Savior of whom? from what?
The feminist theologian Ivone Gebara reflects boldly on the “salvation” worked by Jesus when she states: For the Christian community Jesus is the symbol of its dreams, the symbol of what it most intensely desires for humankind and for the earth. These aspirations are modified by the community of Jesus’ followers in different contexts and at different moments of human history. Consequently, it might be said that Jesus is not the savior of all humanity in the traditional, triumphalist sense that has characterized Christian churches. He is not the powerful Son of God who dies on the cross and is transformed into the King who morally dominates the different cultures. He is simply the symbol of the fragile fraternity and the justice that we are seeking. …
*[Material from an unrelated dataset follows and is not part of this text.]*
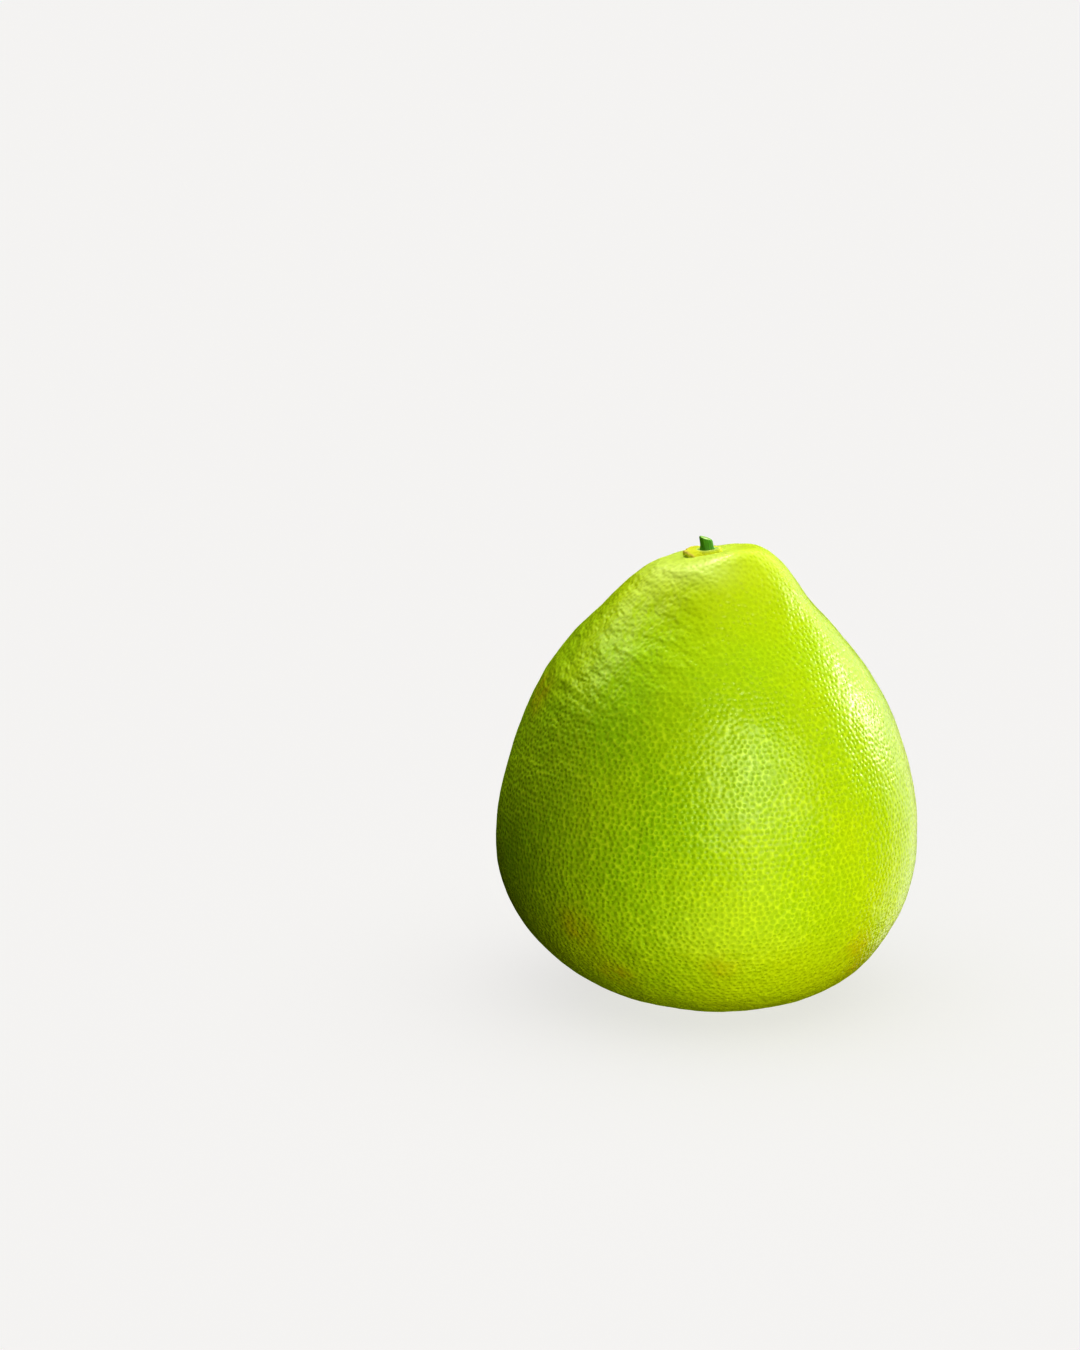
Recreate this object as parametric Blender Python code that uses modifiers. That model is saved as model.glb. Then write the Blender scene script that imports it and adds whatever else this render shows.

He does not come to us because of a “higher will” that sent him. He comes from down here, from this earth, from this body, from the evolution of the past and of today. … As an individual person, Jesus is not superior to any other human being. He is from the same earth, from the same corporeal reality of which we all are made. However, given his moral qualities, given his sensitivity and his openness to others, he succeeded in somehow representing the perfection of our dreams, the ideal realization of our desires. The difference is not metaphysical or ontological; it is ethical and esthetic, because it is located in the human quality of his being, in the beauty of the attitudes that he was able to let flow from himself and from others. Jesus does not save us by being himself the foundation of hierarchical power, but by being the foundation of a new model of fraternal and sororal power, which inspires all of us who profess that we belong to his tradition.